Lincoln called forth the militia of the several States of the Union in an address to the nation, via the Secretary of War, on April 15, 1861. The sole purpose he stated for doing so was to restore the laws of the United States by suppressing the States of South Carolina, Georgia, Alabama, Florida, Mississippi, Louisiana and Texas. Conspicuously absent from his entire address is any mention of slavery much less calling an end to it.

Lincoln further explained his actions for calling forth the militia in his July 4, 1861 address to Congress but never once mentioned ending slavery as an objective or reason for taking the nation to war. As a matter of fact, there is nothing in Lincoln’s 28 year political career that would so much as insinuate this was a goal of his, but he said many things over that time to clearly prove ending slavery was not his concern.

In his March 4, 1861 inaugural address, he reiterated something he said in his first Douglas debate, “I do but quote from one of those speeches when I declare that—I have no purpose, directly or indirectly, to interfere with the institution of slavery in the States where it exists. I believe I have no lawful right to do so, and I have no inclination to do so.” In his address he went on to re-affirm his support for the fugitive slave law which he had endorsed in the Lincoln-Douglas debates.

At this point if anyone still believes Lincoln went to war to free the slaves, Lincoln himself dispelled all doubt in his August 22, 1862 letter to Horace Greely in which he stated, “My paramount object in this struggle is to save the Union, and is not either to save or to destroy slavery. If I could save the Union without freeing any slave I would do it, and if I could save it by freeing all the slaves I would do it; and if I could save it by freeing some and leaving others alone I would also do that. What I do about slavery, and the colored race, I do because I believe it helps to save the Union; and what I forbear, I forbear because I do not believe it would help to save the Union.”

In the face of this evidence, some people would hold up the Emancipation Proclamation as proof of his intent, but his proclamation did not mandate the freedom of even one slave within Northern controlled territory. His proclamation only ordered slaves to be freed in Southern controlled territory, where he had no means of enforcing his executive order. Oddly, he did not demand freedom for slaves in slave-States that remained in the Union, or even in Southern territory occupied by Federal troops. Although, Lincoln symbolically signed the 13th Amendment on January 31, 1865, no slaves were freed until its ratification by the Northern States after the war and after Lincoln was dead.

Throughout Lincoln’s political career, he made many remarks that show he was not concerned for the welfare of Africans. In the first Lincoln-Douglas debate he said, “I have no purpose to introduce political and social equality between the white and black races. There is a physical difference between the two, which, in my judgment, will probably forever forbid their living together upon the footing of perfect equality; and inasmuch as it becomes a necessity that there must be a difference, I, as well as Judge Douglas, am in favor of the race to which I belong having the superior position. I have never said anything to the contrary.”

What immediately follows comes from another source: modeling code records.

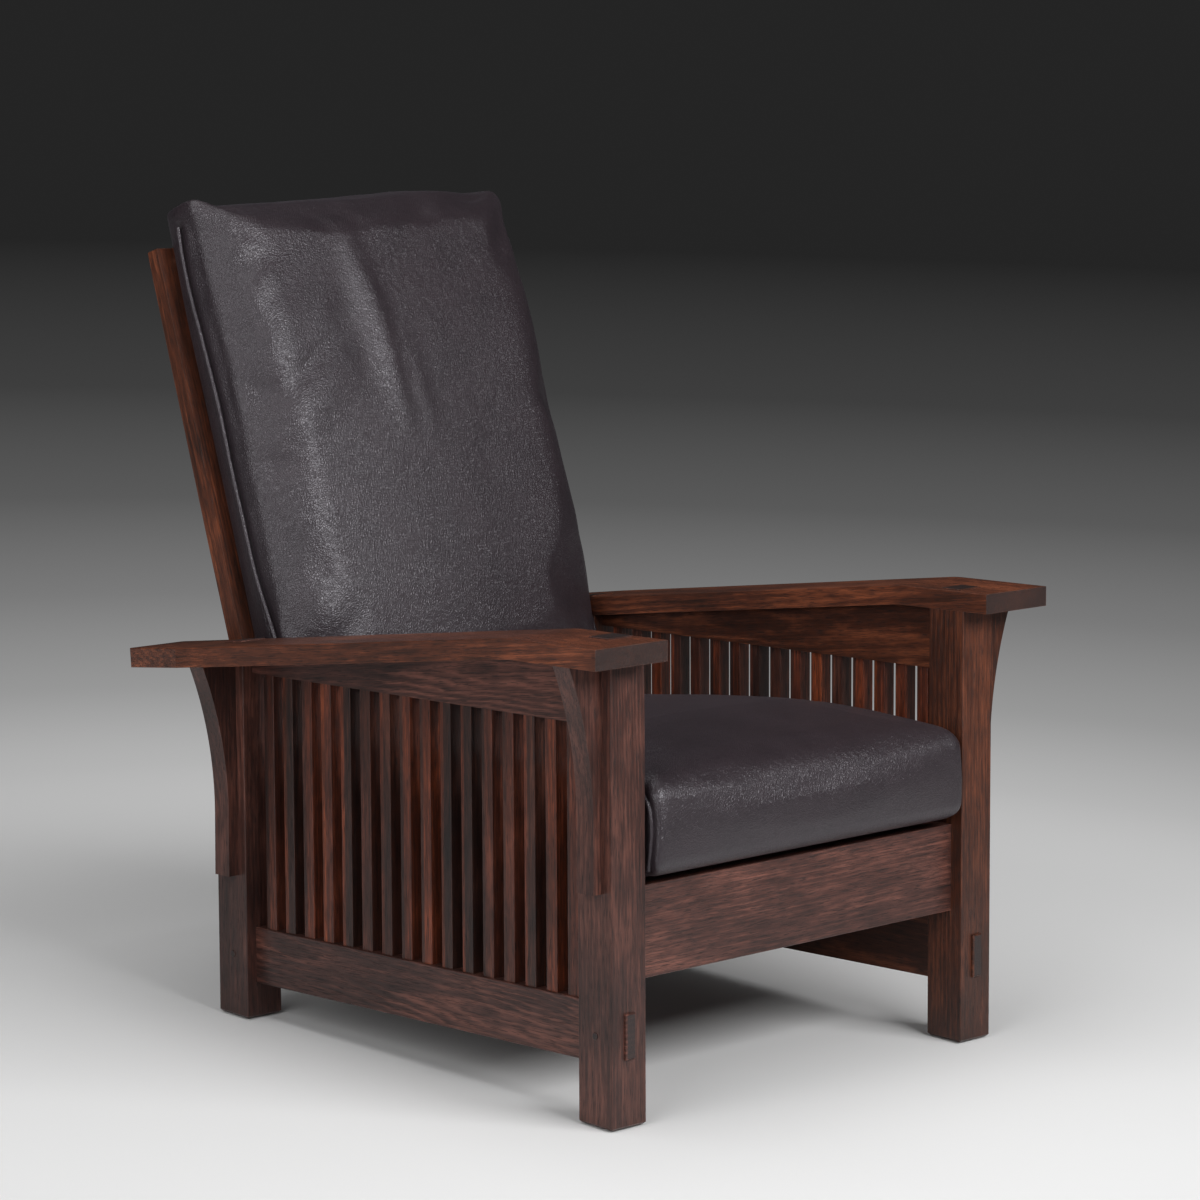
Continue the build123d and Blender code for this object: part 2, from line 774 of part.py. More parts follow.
def chair():
    """Every piece of the chair by name, leaning on its feet."""
    front = lean(finished_post(0.0, True))
    rear = lean(finished_post(wheelbase, False))
    nodes = {}

    def pair(name, right):
        nodes[name + "_right"] = right
        nodes[name + "_left"] = other_side(right)

    def group(name, solids):
        nodes[name] = Compound(solids)

    pair("front_post", front)
    pair("rear_post", rear)
    pair("arm", lean(arm()))
    pair("side_top_rail", lean(side_top_rail()))
    pair("side_bottom_rail", lean(side_bottom_rail()))
    pair("front_corbel", lean(corbel(0.0)))
    pair("rear_corbel", lean(corbel(wheelbase)))
    pair("side_seat_rail", lean(side_seat_rail()))
    pair("seat_cleat", lean(cleat()))
    pair("hinge_bolt", lean(hinge_bolt()))
    pair("hinge_washer", lean(hinge_washer()))
    pair("adjusting_peg", lean(adjusting_peg()))
    pair("back_stile", lean(place_back(back_stile())))
    sticks = [lean(spindle(front_y)) for front_y in spindle_places()]
    group("spindles_right", sticks)
    group("spindles_left", [other_side(stick) for stick in sticks])
    nodes["front_seat_rail"] = lean(front_seat_rail())
    nodes["rear_seat_rail"] = lean(rear_seat_rail())
    group("seat_slats", [lean(slat) for slat in seat_slats()])
    bottom, *slats, crest = [back_slat(low, height) for low, height in back_slat_places()]
    nodes["back_bottom_rail"] = lean(place_back(bottom))
    for number, slat in enumerate(slats, start=1):
        nodes[f"back_slat_{number}"] = lean(place_back(slat))
    nodes["back_crest_rail"] = lean(place_back(crest))
    nodes["seat_cushion"] = lean(seat_cushion())
    nodes["back_cushion"] = lean(place_back(back_cushion()))
    pins = [lean(pin) for pin in tenon_pins()]
    group("tenon_pins", pins + [other_side(pin) for pin in pins])
    screws = [lean(screw) for screw in cleat_screws()]
    group("cleat_screws", screws + [other_side(screw) for screw in screws])
    feet = [front, rear, other_side(front), other_side(rear)]
    group("foot_glides", foot_glides(feet))
    return nodes


def centred(nodes):
    """Move every piece so that the origin lies under the middle of the chair."""
    boxes = [piece.bounding_box() for piece in nodes.values()]
    front = min(box.min.Y for box in boxes)
    rear = max(box.max.Y for box in boxes)
    shift = -(front + rear) / 2
    print("centre shift", round(shift, 4))
    return {name: Pos(0, shift, 0) * piece for name, piece in nodes.items()}


os.makedirs("parts", exist_ok=True)
for name, piece in centred(chair()).items():
    export_step(piece, f"parts/{name}.step")
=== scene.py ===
"""Mission reclining armchair: oak finish, leather cushions, floor, light and camera.

Metres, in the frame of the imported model: +Z up, +Y to the back of the chair, the
sitter's left is +X, and the origin is on the floor under the middle of the chair.
"""
import json
import math

import bmesh
import bpy
import numpy as np
from mathutils import Matrix, Vector


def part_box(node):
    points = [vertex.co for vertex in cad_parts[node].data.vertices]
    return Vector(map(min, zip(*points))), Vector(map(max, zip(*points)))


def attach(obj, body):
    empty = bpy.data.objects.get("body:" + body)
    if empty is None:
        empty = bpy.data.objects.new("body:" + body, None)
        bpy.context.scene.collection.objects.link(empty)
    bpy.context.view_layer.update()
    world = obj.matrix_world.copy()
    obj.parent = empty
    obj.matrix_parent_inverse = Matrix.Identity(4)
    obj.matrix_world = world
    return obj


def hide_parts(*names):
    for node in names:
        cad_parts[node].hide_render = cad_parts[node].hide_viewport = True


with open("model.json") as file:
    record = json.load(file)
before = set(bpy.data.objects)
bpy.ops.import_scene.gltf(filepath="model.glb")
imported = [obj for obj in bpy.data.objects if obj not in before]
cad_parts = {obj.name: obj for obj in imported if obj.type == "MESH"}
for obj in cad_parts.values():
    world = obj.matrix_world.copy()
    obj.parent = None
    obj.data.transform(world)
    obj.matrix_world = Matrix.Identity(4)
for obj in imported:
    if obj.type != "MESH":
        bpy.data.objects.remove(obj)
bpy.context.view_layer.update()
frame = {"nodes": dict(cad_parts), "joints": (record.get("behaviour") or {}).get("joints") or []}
nodes = frame["nodes"]
joints = {joint["name"]: joint for joint in frame["joints"]}
scene = bpy.context.scene

# Oak: rings_per_metre counts half rings. The tree's middle leans along a flat-sawn board.
rings_per_metre = 360.0
heart_lean = 0.085
heart_offset = 0.036
# The arm's rear part runs back and down along these shares of the base's directions
arm_run_back = 0.9934
arm_run_down = 0.1149
edge_round = 0.0009
stick_gap_least = 0.008
stick_cell_shift = 0.25

# Camera, fitted to the photograph
camera_place = Vector((-3.753182, -3.849702, 1.405115))
camera_yaw = 0.784
camera_pitch = -0.158
camera_roll = 0.026
focal_pixels = 4173.602
frame_pixels = 1200
sensor = 36.0
# The studio sweep: its grey by distance from the chair, and overhead. The floor fades
# into it between two distances.
sweep = ((1.0, 0.72), (1.7, 0.46), (2.4, 0.31), (3.5, 0.19), (5.0, 0.1), (7.5, 0.048),
         (13.5, 0.018))
sweep_overhead = 0.012
fade_from = 0.8
fade_to = 2.0
floor_grey = 0.7
world_strength = 0.15

# The chair's own directions: the base leans back, and the back leans further
x_axis = Vector((1, 0, 0))
bench_y = -Vector(joints["seat_cushion_pull"]["axis"])
bench_z = x_axis.cross(bench_y)
back_up = Vector(joints["back_cushion_lift"]["axis"])
back_front = x_axis.cross(back_up)
hinge = Vector(joints["back_tip"]["pos_m"])


def oriented(along):
    """A rotation whose Z runs along the grain and whose X stays the chair's X if it can."""
    z = Vector(along).normalized()
    side = x_axis if abs(z.dot(x_axis)) < 0.9 else Vector((0, 1, 0))
    y = z.cross(side).normalized()
    x = y.cross(z)
    return Matrix((x, y, z)).to_3x3()


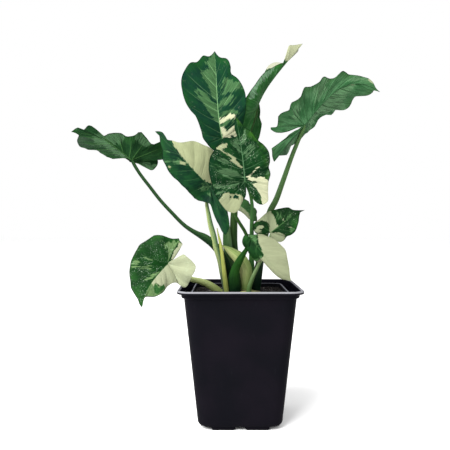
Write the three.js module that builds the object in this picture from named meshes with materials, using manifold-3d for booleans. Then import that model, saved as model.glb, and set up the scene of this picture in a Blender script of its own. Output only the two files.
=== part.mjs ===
// Potted batik alocasia: a clump of variegated elephant-ear leaves in a square nursery pot.
// Millimetres, +Z up. The origin is the middle of the pot's underside, the front faces -Y.
import * as THREE from "three";
import { mergeVertices } from "three/addons/utils/BufferGeometryUtils.js";
import Module from "manifold-3d";

const wasm = await Module();
wasm.setup();

// Clearance kept between pieces that touch
const GAP = 0.32;

// Pot: a square 20 cm nursery pot of about 7 litres
const POT_HEIGHT = 230;
const POT_RIM_HALF = 102.5;
const POT_TOP_HALF = 91.6;
const POT_FOOT_HALF = 70.3;
const POT_WALL = 1.8;
const POT_COLLAR_OUT = 4;
const POT_COLLAR_Z = 216.5;
const POT_LEDGE_Z = 220;
const POT_LIP = 2.2;
const POT_FLANGE_Z = 224.5;
const POT_FLOOR_Z = 5;
const POT_FLOOR_THICK = 2.4;
const POT_EDGE_TOP_Z = 11;
const RIM_CORNER = 25;
const TOP_CORNER = 22;
const FOOT_CORNER = 20;
const CORNER_STEPS = 5;
const FOOT_INNER = 8;
const FOOT_OUTER = 47.8;
const FOOT_DEPTH = 15;
const FOOT_CHAMFER = 3;
const FOOT_INSET = 5;
const CENTRE_PAD_RADIUS = 14;
const DRAIN_RADIUS = 5.5;
const DRAIN_RING = 42;
const DRAIN_COUNT = 8;
const ROUND_SIDES = 16;

// Grow pot: the thin square pot that the plant grew in, standing inside the pot
const LINER_BASE_Z = POT_FLOOR_Z + POT_FLOOR_THICK + GAP;
const LINER_TOP = 224.5;
const LINER_LIP_Z = 219.5;
const LINER_RIM_HALF = 81;
const LINER_TOP_HALF = 79.2;
const LINER_FOOT_HALF = 57;
const LINER_WALL = 1.2;
const LINER_FLOOR_THICK = 1.6;
const LINER_CORNER = 16;

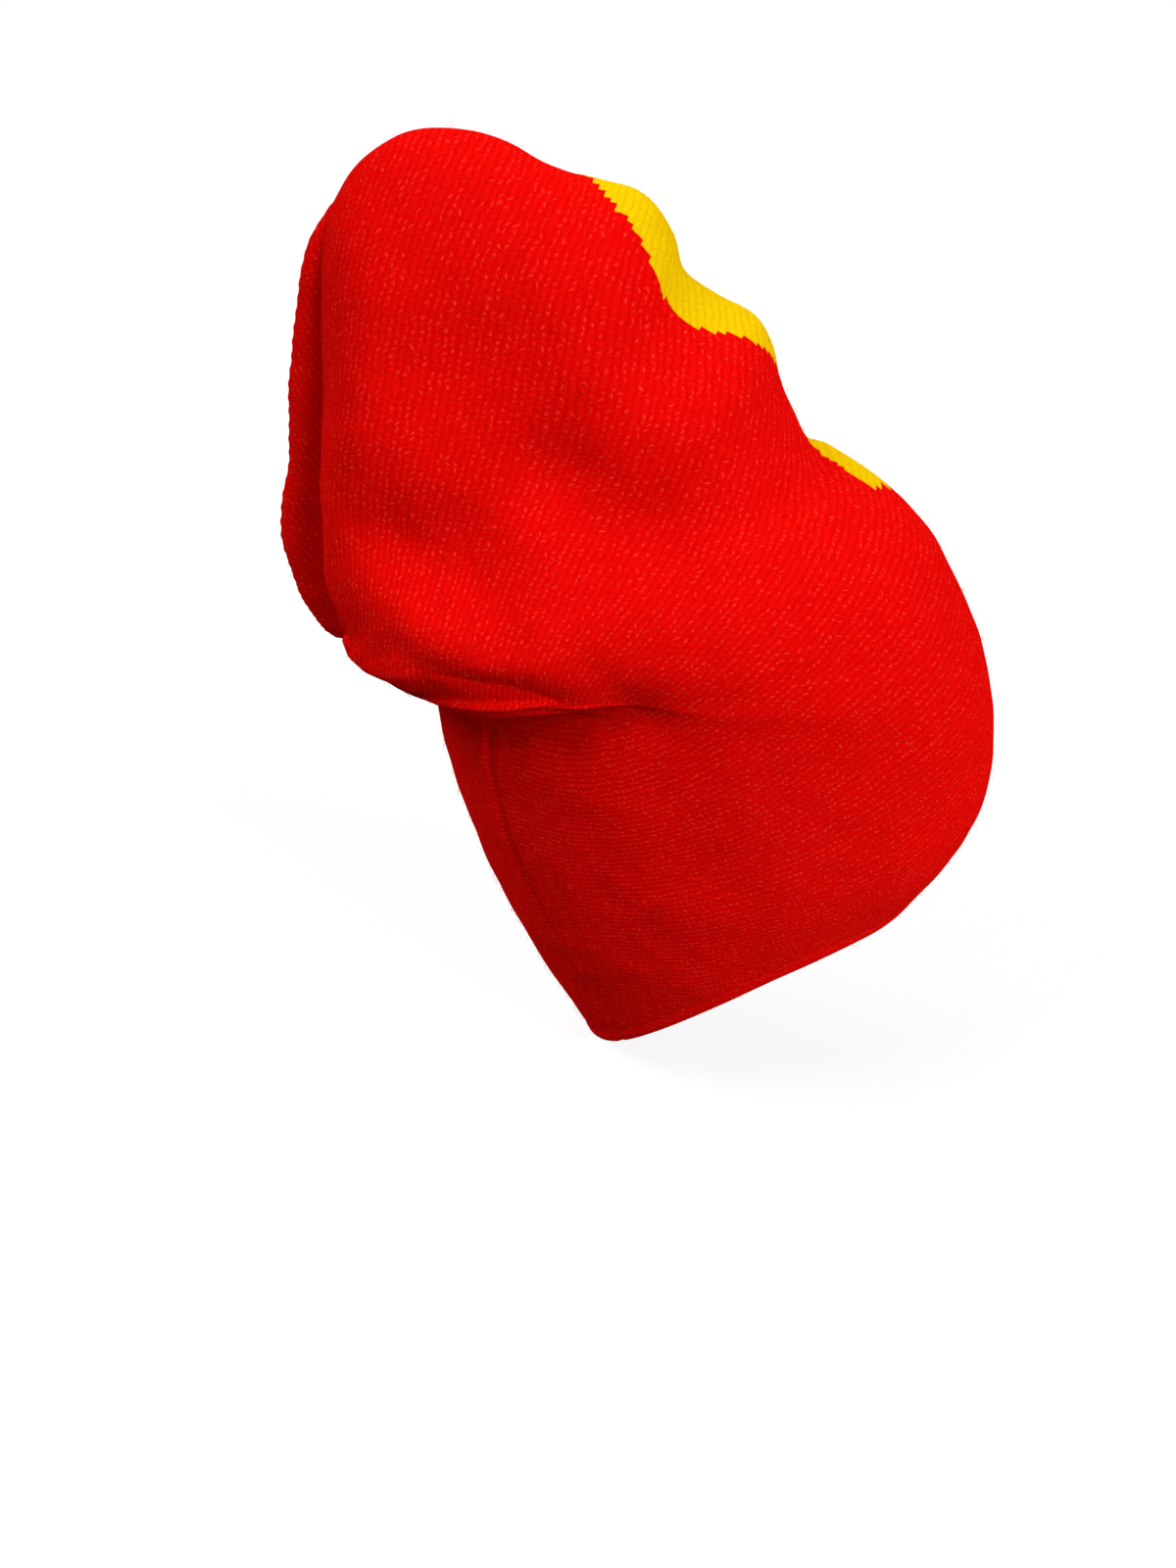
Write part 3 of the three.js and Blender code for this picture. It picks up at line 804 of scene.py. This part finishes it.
numbers = np.arange(len(rows))
in_lining = np.isin(rows[:, 0], (FOLD, LIP)) | (numbers % LINING_STEP == 0) | (numbers == 1)
lining_rows = numbers[in_lining & (numbers < len(rows) - LINING_STOP)]
lining = (plain - outward(plain) * knit_wall)[lining_rows, :-1]
lining = np.concatenate([lining, closing_ring(lining[-1])])
lining_uv = np.concatenate([stitches[lining_rows], stitches[lining_rows[-1:]] + (0, 1)])
down = unit(open_cloth[0] - open_cloth[1])
rim = np.concatenate([outer_face[:1], rim_rings(outer_face[0], lining[0], down), lining[:1]])
rim_uv = np.stack([stitches[0] - (0, 0.35 * k) for k in range(len(rim))])

red_sheet = Sheet()
outer_index = red_sheet.add_points(outer_face)
lining_index = red_sheet.add_points(lining)
rim_middle = red_sheet.add_points(rim[1:-1])
rim_index = np.concatenate([outer_index[:1], rim_middle, lining_index[:1]])
under_field = np.concatenate([yellow, yellow[-1:] & False])
red_sheet.add_faces(outer_index, outer_uv, flat=under_field)
red_sheet.add_faces(lining_index, lining_uv, flip=True)
red_sheet.add_faces(rim_index, rim_uv, flip=True)
red_cloth = new_piece("red_cloth", red_sheet)

yellow_sheet = Sheet()
top_index = yellow_sheet.add_points(open_cloth + open_normals * FIELD_LIFT)
depth = np.where(inside_field, FIELD_THICKNESS, FIELD_EDGE)
under_index = yellow_sheet.add_points(open_cloth - open_normals * depth[..., None])
yellow_sheet.add_faces(top_index, stitches, keep=yellow)
yellow_sheet.add_faces(under_index, stitches, keep=yellow, flip=True, flat=yellow)
yellow_sheet.add_walls(top_index, under_index, stitches, yellow)


def without_loose_points(sheet):
    """Takes the points that no face uses out of a sheet of faces with four corners."""
    used, places = np.unique(np.concatenate([np.asarray(face) for face in sheet.faces]), return_inverse=True)
    sheet.points = [sheet.points[i] for i in used]
    sheet.faces = places.reshape(-1, 4).tolist()


without_loose_points(yellow_sheet)
yellow_field = new_piece("yellow_field", yellow_sheet)

# %% [markdown]
# ## The strip at the sewn end
#
# The strip's stitches slant across it. A bead with slanted lobes gives that, with its own stitch numbers.

# %% The end strip
LOBE_PITCH = 0.0046
STRIP_OVERLAP = 0.0045  # how far the strip's inner edge lies inside the cloth
SLANT = math.radians(48)  # of the strip's stitches
LOBE_HEIGHT = 0.022  # a share of the half width
UNEVENNESS = 0.03
UNEVEN_PITCH = (0.0093, 0.0041)
PLUMPNESS = 0.6  # 1 is an oval, and less is fuller
STRIP_RINGS = 420
STRIP_SIDES = 30


def end_strip():
    share = np.linspace(END_STRIP[0, 0], END_STRIP[-1, 0], STRIP_RINGS)
    here, out = end_line(math.pi * share)
    seam, outer, half_thick = (through(END_STRIP[:, 0], END_STRIP[:, k], share) / 1000 for k in (1, 2, 3))
    inner = seam - STRIP_OVERLAP
    middle = here + out * ((outer + inner) / 2)[:, None]
    half_width = (outer - inner) / 2
    run = np.concatenate([[0], np.cumsum(length(np.diff(middle, axis=0)))])[:, None]
    turn = np.linspace(-np.pi, np.pi, STRIP_SIDES + 1)[None, :]
    round_way = turn * np.hypot(half_width, half_thick)[:, None] / math.sqrt(2)
    lobe = np.sin(2 * np.pi * (run + round_way * math.tan(SLANT)) / LOBE_PITCH)
    uneven = np.sin(run / UNEVEN_PITCH[0] + np.sin(run / UNEVEN_PITCH[1]))
    swell = 1 + LOBE_HEIGHT * lobe + UNEVENNESS * uneven
    reach = out[:, None] * (half_width[:, None] * np.cos(turn) * swell)[..., None]
    plump = np.sign(turn) * np.abs(np.sin(turn)) ** PLUMPNESS
    side = np.array((0, 1, 0)) * (half_thick[:, None] * plump * swell)[..., None]
    grid = tucked(middle[:, None] + reach + side)
    uv = np.stack([
        (round_way * math.cos(SLANT) - run * math.sin(SLANT)) / STITCH_PITCH,
        (round_way * math.sin(SLANT) + run * math.cos(SLANT)) / ROW_PITCH,
    ], axis=-1)
    sheet = Sheet()
    index = sheet.add_points(grid[:, :-1])
    sheet.add_faces(index, uv)
    for row, flip in ((0, True), (STRIP_RINGS - 1, False)):
        ring = [int(v) for v in index[row]]
        sheet.faces.append(ring[::-1] if flip else ring)
        sheet.smooth.append(True)
        sheet.uvs.extend(uv[row, :-1])
    return new_piece("end_strip", sheet)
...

In the fourth Lincoln-Douglas debate, Lincoln said he was not or never had been “in favor of making voters or jurors of Negroes, nor of qualifying them to hold office, nor to intermarry with white people.” “Anything that argues me into his [Douglas’s] idea of perfect social and political equality with the Negro is but a specious and fantastic arrangement of words, by which a man can prove a horse chestnut to be a chestnut horse.”

Lincoln made many other such remarks, but Ebony magazine editor Lerone Bennett, Jr., said it best when he cited that, “On at least fourteen occasions between 1854 and 1860 Lincoln said unambiguously that he believed the Negro race was inferior to the White race.”[1] Clearly, Lincoln’s own words prove he was not concerned for the welfare of African slaves and he did not execute the war to free them.